Over the last few days I have come in for a lot of flack when it comes to my so called “leadership” style and some, not many, but some have questioned the way I work. Fair call. The thing is you must roll with punches in order to get what needs to be done; done. Sometimes it looks all pretty and sometimes it looks quite rough – hopefully you get to a point where it looks somewhere in between. But here is the thing – if we went about life trying to please every single person in positions of power we would not be getting very far. The fact is that not everyone will agree with any one of us and there will always be those who really can’t stand you. So, what do you do about it?
For me I don’t have all the qualifications that a lot of those who criticize me have. Truth is I didn’t finish school; in fact, I didn’t even get School C English. I didn’t go to swanky University – my working life began early.

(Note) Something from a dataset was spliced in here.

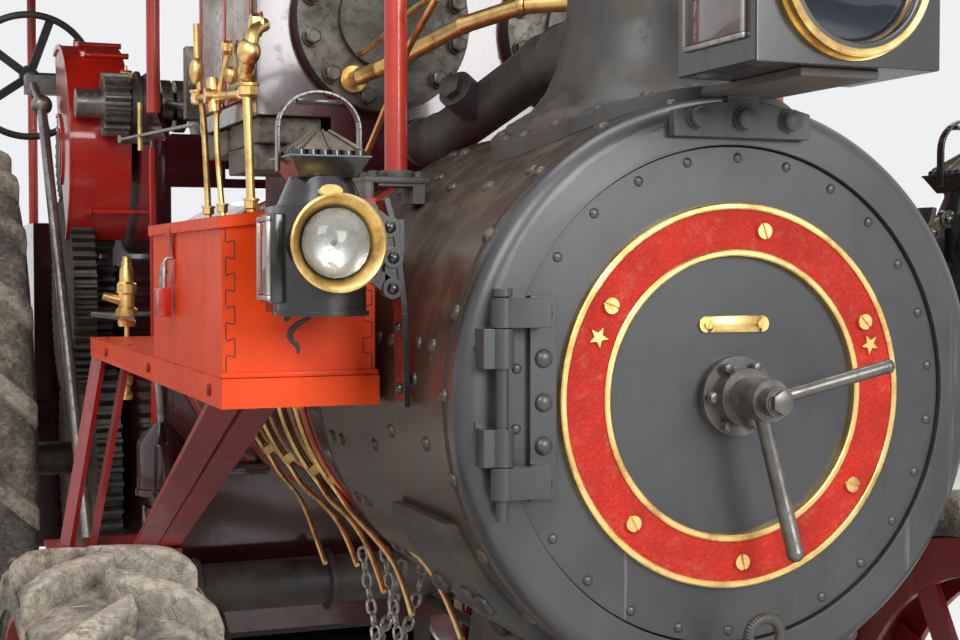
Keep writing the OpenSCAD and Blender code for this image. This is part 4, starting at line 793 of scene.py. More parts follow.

When I was a teenager, I delivered papers, cleaned the floors of the New World Supermarket in Upper Hutt, took my hand to selling golf balls with my older brother and worked briefly doing stock take at Farmers. I worked hard and worked early.
When I decided to leave for Australia at the end of 2000, I did so to follow a dream – I just knew there was something bigger out there. I knew if I worked hard, I’d get there. There were no airs and graces – each time I saw the opportunity I took it. When people said I couldn’t do something – I proved them wrong and I did it; when people would mock me for having no degree or not succeeding at school at shot back and said “the thing about school is it didn’t like me and I didn’t like it”. The truth is that sure tertiary education is a wonderful thing but for me all it would have done is locked me into a form of conventional thinking and I would strongly say I am not one for convention – I think outside of the box. But learning on the job and moving up the ladder was, and is, my stock and trade. I have learnt, I have read, I have failed and learnt the lessons of that failure and each time I pick myself up, I dust myself off and I get on with it. And by the way those asking these sorts of questions are mostly pakeha!
Before I left for Australia I was as proud of my Maori being as I was when I returned to New Zealand four years ago. Even when I was away, I was always in the company of my culture and was proud of it when my career around the word took off. When I was Australia’s representative to the United Nations Global Compact, I made sure everyone knew I was Maori and damn proud of it. But lately I have been made to feel as if I am a second-class Maori within in the Maori world – one of those Maori’s who has lived overseas and therefore what the hell do I know. “What do you know about the struggle of Maori they say?” Well I sure as hell wasn’t born with a silver spoon in my mouth; my mum and dad struggled to get by just as a lot of our people did – Dad worked any number of jobs in a week from a turner and fitter at Dunlop’s in Upper Hutt to roofing, building and plumbing. Mum was equally as amazing – working at a coffee ship in Maidstone Mall, pouring pints at the RSA and Government work. It was Mum that would take us down to Kapahaka at Orongomai Marae in Upper Hutt.
So, stop with the comments about I don’t struggle; stop with the comments because I stayed a time in Australia that I now don’t qualify to be Maori in my own land – because quite frankly I am sick of it. And as for all those who comment about my style – take a hard-cold look at yourselves and just consider for a moment that for years if not decades not much has changed. Suicide rates are out of control, our babies are being taken and the number of our kids in the care of the State are still exceedingly high. Our people are the highest rates of homelessness and the largest consumers of the mental health system. We have the highest rates of addiction and die more often from preventable disease. We are more likely to be member of the low wage side of the economy and many of our people struggle every day with just trying to pay for the basics; to keep the power on, put kai on the table and to ensure their kids don’t go without.
The truth is I spend much of my day working together with a number of people to resolve issues and to try and find solutions. I work hard and work long days talking with others, working alongside them and listening, most of all, to what the people are saying. But I say this – no one person has all the solutions, nor the ideas. We should all have them and some of the greatest success can be achieved even when we don’t always get along or agree with each other. At the New Zealand Maori Council I work with great people – all just as passionate as me about a number of things and the same with the National Maori Authority – we are all equal and we all strive for the best.
The reality is the Crown has done little for Maori over the many years since the signing of the Treaty and to be where we are must be their liability to endure and our opportunity to change. And If we are to succeed in the challenges we face then the back stabbing, the lateral violence and the hoha needs to stop – in all reality I’d prefer to be an Indian toiling away in the struggle at the flax roots of where our people are than those who call me a “chief” or leader sitting at some other persons definition of a top table at a 21st birthday party.
I may be brash, I may be bold, I may be a firebrand and unorthodox but I’m just trying to do as much as I can to build a better future for all of us- as are we all. Each of us have a mandate to improve the lives of ourselves, each other, our whanau and our people.